Just venting, puzzling death

LukFox

Active member
I noticed that one of my fimbriated eels, Stripes, had thrown up her squid from the night before so I cleaned up all I could find. I caught it early before it really dirtied the water, and I think she just threw up because I fed her too much (though it was a new batch hmmm). I leave and hours later I find the other fimbriated, Spots, has thrown up probably as a result of the little spike from earlier, or maybe the squid itself if it is a bad batch. This time I decide it is best just to change out all of the water so I get the eels in a bucket with some water from my other tank.

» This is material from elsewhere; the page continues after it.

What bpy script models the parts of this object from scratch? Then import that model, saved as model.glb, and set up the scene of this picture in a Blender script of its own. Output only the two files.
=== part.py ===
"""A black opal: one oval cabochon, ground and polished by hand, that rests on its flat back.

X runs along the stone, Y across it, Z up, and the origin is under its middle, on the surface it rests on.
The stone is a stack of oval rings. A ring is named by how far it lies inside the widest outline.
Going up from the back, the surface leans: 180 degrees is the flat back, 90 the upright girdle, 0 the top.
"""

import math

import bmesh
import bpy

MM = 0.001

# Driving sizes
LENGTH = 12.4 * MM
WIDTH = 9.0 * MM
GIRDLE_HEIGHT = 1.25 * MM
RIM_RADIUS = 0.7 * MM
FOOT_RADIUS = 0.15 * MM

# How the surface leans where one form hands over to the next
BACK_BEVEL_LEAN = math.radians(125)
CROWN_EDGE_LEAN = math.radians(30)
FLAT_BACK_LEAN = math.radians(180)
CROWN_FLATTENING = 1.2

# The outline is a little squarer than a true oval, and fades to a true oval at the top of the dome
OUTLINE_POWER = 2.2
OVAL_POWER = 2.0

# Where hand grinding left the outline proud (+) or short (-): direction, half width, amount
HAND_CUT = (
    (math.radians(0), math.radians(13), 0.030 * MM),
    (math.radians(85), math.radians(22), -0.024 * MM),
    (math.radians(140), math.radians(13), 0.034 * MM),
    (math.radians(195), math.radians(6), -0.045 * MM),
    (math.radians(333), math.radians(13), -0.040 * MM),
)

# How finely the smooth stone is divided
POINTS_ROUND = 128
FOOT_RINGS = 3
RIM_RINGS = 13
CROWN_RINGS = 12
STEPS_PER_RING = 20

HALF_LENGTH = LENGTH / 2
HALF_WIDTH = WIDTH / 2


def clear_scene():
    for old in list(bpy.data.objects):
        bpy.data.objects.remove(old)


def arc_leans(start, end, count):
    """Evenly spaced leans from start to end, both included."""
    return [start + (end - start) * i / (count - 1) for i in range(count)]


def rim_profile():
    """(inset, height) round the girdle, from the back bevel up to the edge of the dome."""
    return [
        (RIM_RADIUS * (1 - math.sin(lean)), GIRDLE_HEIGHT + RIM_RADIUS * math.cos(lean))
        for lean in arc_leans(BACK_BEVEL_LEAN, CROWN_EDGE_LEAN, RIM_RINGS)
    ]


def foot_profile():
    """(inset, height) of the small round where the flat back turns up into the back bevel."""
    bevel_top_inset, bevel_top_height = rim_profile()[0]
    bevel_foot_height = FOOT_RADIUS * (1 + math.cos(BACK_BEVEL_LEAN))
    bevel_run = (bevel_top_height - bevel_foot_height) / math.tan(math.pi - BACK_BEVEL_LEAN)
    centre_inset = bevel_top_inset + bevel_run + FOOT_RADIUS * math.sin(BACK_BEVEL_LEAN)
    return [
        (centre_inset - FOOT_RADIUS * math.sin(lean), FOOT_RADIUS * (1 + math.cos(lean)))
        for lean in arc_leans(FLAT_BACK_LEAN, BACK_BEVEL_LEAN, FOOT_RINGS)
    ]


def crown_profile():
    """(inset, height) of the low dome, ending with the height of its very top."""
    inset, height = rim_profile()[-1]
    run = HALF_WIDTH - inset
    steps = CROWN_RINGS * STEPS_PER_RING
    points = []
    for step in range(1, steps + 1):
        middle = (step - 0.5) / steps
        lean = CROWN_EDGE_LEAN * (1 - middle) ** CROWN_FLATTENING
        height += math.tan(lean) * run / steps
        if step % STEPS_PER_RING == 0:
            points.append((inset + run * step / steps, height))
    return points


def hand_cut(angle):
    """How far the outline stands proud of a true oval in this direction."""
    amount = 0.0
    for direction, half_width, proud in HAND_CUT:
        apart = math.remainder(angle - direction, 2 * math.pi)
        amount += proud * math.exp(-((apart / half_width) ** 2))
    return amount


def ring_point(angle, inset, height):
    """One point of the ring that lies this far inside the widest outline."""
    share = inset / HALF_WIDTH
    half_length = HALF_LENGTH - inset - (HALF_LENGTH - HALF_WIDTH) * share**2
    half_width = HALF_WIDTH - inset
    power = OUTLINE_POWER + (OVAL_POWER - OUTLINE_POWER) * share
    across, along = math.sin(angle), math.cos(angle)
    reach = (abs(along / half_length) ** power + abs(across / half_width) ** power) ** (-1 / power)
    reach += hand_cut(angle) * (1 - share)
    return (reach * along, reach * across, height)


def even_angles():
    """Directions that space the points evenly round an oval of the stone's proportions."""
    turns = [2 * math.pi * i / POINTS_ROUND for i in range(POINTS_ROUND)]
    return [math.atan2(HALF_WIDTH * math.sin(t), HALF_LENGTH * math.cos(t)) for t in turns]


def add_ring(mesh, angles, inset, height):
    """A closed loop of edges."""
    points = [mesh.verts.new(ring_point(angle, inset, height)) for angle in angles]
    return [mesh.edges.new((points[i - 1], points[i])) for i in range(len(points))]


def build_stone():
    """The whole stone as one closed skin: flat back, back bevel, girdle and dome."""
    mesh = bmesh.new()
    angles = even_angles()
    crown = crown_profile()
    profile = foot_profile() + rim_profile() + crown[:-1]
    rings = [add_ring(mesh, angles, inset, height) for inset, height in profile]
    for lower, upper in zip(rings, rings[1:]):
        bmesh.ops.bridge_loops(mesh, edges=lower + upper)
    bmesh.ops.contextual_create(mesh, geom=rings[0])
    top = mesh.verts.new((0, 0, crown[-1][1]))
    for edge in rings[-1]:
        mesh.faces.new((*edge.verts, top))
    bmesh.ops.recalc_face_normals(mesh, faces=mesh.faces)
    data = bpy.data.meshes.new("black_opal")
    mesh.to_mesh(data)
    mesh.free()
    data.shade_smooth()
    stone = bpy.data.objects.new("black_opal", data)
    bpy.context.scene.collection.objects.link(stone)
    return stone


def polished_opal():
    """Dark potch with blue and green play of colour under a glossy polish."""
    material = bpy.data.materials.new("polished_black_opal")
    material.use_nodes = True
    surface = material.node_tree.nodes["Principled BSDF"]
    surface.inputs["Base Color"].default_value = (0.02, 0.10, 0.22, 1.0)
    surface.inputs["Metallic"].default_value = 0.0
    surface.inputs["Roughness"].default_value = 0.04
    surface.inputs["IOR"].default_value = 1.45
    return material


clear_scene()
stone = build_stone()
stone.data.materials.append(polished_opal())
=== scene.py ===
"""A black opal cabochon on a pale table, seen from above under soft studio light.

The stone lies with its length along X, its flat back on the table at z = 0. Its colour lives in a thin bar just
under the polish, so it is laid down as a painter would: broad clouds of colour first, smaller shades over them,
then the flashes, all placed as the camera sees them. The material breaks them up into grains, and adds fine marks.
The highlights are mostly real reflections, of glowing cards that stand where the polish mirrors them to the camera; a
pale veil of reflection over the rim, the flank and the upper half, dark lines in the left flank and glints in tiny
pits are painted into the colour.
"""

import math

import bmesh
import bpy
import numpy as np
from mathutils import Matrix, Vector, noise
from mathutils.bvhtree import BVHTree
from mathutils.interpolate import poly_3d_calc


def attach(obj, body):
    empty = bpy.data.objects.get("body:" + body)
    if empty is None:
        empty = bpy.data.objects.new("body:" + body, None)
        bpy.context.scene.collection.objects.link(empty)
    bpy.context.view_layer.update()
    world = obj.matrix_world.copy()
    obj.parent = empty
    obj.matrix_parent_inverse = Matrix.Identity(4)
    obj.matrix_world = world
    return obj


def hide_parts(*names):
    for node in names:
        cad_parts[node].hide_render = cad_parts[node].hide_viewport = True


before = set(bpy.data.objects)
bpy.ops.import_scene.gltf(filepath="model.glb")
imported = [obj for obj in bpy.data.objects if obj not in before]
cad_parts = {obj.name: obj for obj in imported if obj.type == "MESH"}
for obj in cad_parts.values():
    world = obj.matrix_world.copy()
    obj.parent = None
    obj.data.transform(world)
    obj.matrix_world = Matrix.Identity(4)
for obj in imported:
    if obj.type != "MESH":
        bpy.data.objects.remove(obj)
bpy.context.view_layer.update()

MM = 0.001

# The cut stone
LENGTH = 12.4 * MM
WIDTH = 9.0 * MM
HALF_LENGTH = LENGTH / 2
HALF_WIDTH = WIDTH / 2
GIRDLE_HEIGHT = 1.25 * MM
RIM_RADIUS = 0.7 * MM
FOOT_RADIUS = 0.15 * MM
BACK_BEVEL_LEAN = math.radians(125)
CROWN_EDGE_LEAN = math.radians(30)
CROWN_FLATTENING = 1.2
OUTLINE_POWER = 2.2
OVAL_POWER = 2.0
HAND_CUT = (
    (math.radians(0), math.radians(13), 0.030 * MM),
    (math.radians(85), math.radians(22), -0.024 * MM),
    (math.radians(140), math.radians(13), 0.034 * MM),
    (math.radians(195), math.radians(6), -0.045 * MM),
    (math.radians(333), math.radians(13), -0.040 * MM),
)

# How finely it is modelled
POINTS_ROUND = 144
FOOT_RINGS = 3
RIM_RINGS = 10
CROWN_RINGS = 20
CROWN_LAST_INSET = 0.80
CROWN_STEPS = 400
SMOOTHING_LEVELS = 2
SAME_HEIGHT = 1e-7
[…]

As I'm draining this tank the eels are doing perfectly in the bucket. They're alert, they look fine. I fill the tank back up and it is taking some time for the sand to settle, plus I notice the corals are sliming up and are dirtying the new water. I clean up the corals that are pretty far gone and do ANOTHER complete water change. I am checking on the eels frequently and both are doing just fine, angrily gaping at me when I check on them as usual.

Since they had been in a bucket a while I decide it would be a good idea to add a little Prime just to hold them over a little longer. At this time the eels were still acting 100% normal. I check on them maybe 10 minutes after adding the Prime and both eels are lifeless laying limp on the bottom, not breathing. I'm half in disbelief and reach in and grab Spots who gives a twitch. Stripes is totally unresponsive.

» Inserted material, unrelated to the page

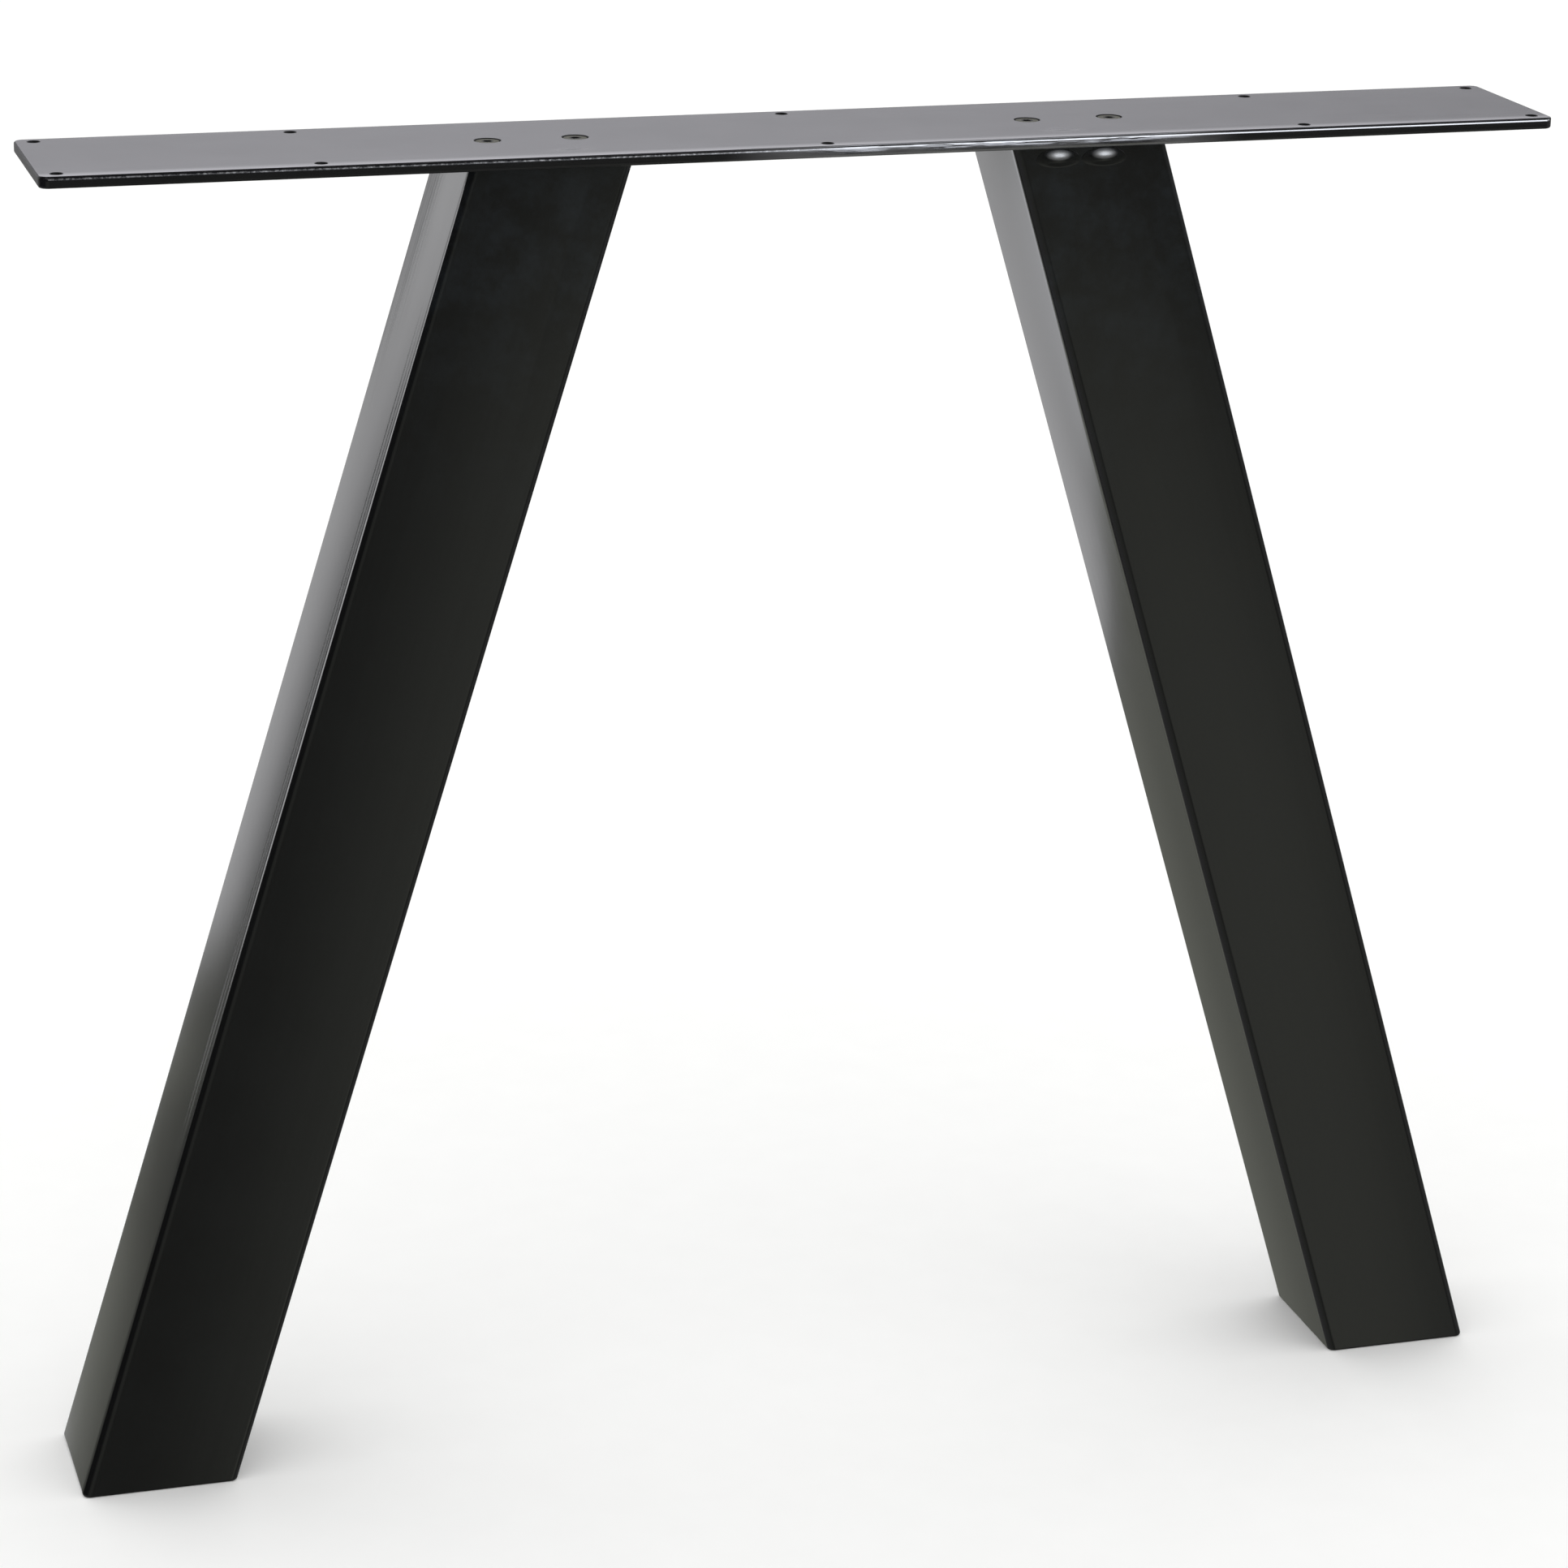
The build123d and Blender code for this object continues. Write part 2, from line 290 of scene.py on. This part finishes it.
def weld_with_painted_highlight():
    """Black lacquer on the weld beads, with a painted highlight on the upper shoulder of each bead: a soft
    pale metallic spot that fades into the lacquer around it."""
    material, tree = new_material("weld_with_painted_highlight")
    place = add(tree, "ShaderNodeTexCoord").outputs["Object"]
    split = add(tree, "ShaderNodeSeparateXYZ", {0: place})
    # Ripples of the weld, 2 mm apart
    ripple = add(tree, "ShaderNodeTexNoise",
                 {"Vector": place, "Scale": 1 / (2 * MM), "Detail": 3.0, "Roughness": 0.6})
    # The painted highlights: 15 x 5.6 mm, 2.5 mm above the middle of each bead
    between = add(tree, "ShaderNodeMath", {0: split.outputs["X"], 1: sum(BEAD_X) / 2}, operation="SUBTRACT")
    either_way = add(tree, "ShaderNodeMath", {0: between}, operation="ABSOLUTE")
    off_bead = add(tree, "ShaderNodeMath", {0: either_way, 1: (BEAD_X[1] - BEAD_X[0]) / 2},
                   operation="SUBTRACT")
    above_bead = add(tree, "ShaderNodeMath", {0: split.outputs["Z"], 1: BEAD_HEIGHT + 2.5 * MM},
                     operation="SUBTRACT")
    apart = add(tree, "ShaderNodeCombineXYZ", {"X": off_bead, "Z": above_bead})
    scaled = add(tree, "ShaderNodeVectorMath", {0: apart, 1: (1 / (7.5 * MM), 0, 1 / (2.8 * MM))},
                 operation="MULTIPLY")
    reach = add(tree, "ShaderNodeVectorMath", {0: scaled}, operation="LENGTH").outputs["Value"]
    painted_highlight = add(tree, "ShaderNodeMapRange",
                 {"Value": reach, "From Min": 0.1, "From Max": 1.0, "To Min": 0.8, "To Max": 0.0},
                 interpolation_type="SMOOTHSTEP")
    # Pale and metallic where the highlight is painted
    tint = add(tree, "ShaderNodeMix", {"Factor": painted_highlight, "A": linear("#0b0c0c"), "B": linear("#b2b2b2")},
               data_type="RGBA")
    rough = add(tree, "ShaderNodeMapRange",
                {"Value": ripple, "From Min": 0.3, "From Max": 0.7, "To Min": 0.16, "To Max": 0.24})
    bump = add(tree, "ShaderNodeBump", {"Height": ripple, "Distance": 0.01 * MM, "Strength": 1.0})
    shader = add(tree, "ShaderNodeBsdfPrincipled",
                 {"Base Color": tint.outputs[2], "Roughness": rough, "Normal": bump, "Metallic": painted_highlight,
                  "IOR": 1.5})
    add(tree, "ShaderNodeOutputMaterial", {"Surface": shader})
    return material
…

Realizing there is still a small hope I plop them in a Kritter Keeper and put them in quarantine (currently housing a small fish, which is why the eels didn't go here first). To my surprise Stripes starts breathing after a couple minutes, but Spots never comes back despite holding her up to the filter outflow for a while. By morning Stripes makes a pretty complete recovery, but I'm still really upset about this whole thing. I wouldn't have expected a small amount of Prime to do that so quickly, and if it was not the Prime I am not sure what happened. Both were fine until that addition of Prime... Just really hard to accept because I definitely didn't expect to lose one over this.

Old photo of Spots :(
15ezecz.jpg
 
Maybe it was a bad batch of food and the prime caused some sort of reaction?

That's what it looked like, but I'm not sure what kind of reaction could have happened. I know Prime reacts badly with Cupramine, but as far as anything else I don't know.
 
Too bad the ell had to die. Why change out all of the water, though? Especially with corals in the tank, and having to take the eels out. Was it a matter of a small problem turning into a bigger one?
 
Yeah it started as a small problem, but then I went out and didn't find the second eel barfed until later. The water was cloudy by then and ammonia was spiking pretty good. I figured it would be faster just to replace all of the water, and I wanted the eels out of the gross water fast.
 
That really sucks.

For what it's worth, Prime temporarily lowers the pH of whatever volume it's added to. I was told that on this forum and verified it through a pH test when I didnt believe it ;)

Most likely scenario is your pH dropped when you added Prime, that would be my guess. pH shock/burn could have occured and if they were doing crappy anyway, that just pushed poor Spots over the edge.

Critters breathing in a small volume of water lowers the pH anyway, not a lot but over time it will, and couple that with adding Prime... plus there is a good chance oxygen was getting low if you had two large eels sitting in there breathing for a while without any kind of flow or surface disturbance going on.

Anyway, I'm not saying that is 100% but it's a likely scenario. Sorry for your loss, that really sucks.
 
Thanks everyone for the condolences!

That would make sense as to why the Prime really kicked it for them, Recty. Gosh that bites!! It helps knowing what to do differently in case something like this ever happens again.
 
Puzzling - any chance there may have been Cupramine residue in the bucket, which then became essentially a toxic dose when you added the Prime?
 
No chance of Cupramine contamination, so I'm still thinking it was pH.

Aggression-wise, I wouldn't house them with any fish, but then I never tried. Lightning feeding responses and very alert to any movement going on in or around the tank.
 
I'm so sorry for your loss. Those are the most frustrating situations, when you try to make things better and they get worse, and you're not sure if you did something wrong or not... That's happened to me more times than I like to recall.
 
Sorry to hear that. I was thinking it could be an oxygen issue aswell being stuck in a small bucket with, I'm assuming, no airstone to keep the surface moving.
 
I agree Lisa, that is what really sucks the most. I really thought both of them would be fine without a hitch, and that adding a little Prime wouldn't hurt.

Zukharla, I tried to manually move the water now and then, and for oxygen it might have happened a little fast, but maybe not, no prior experience with that.

One of Stripe's eyes has looked odd since her near death experience, though. Only now is she really letting me get a better look at it, and the pupil looks like a sideways cat eye. I'm not too worried about it as she can still see out of it and appears to be doing all right, and she ate some fish today. :) I only offered a little bit though in case her system needs more rest. I chucked out the squid.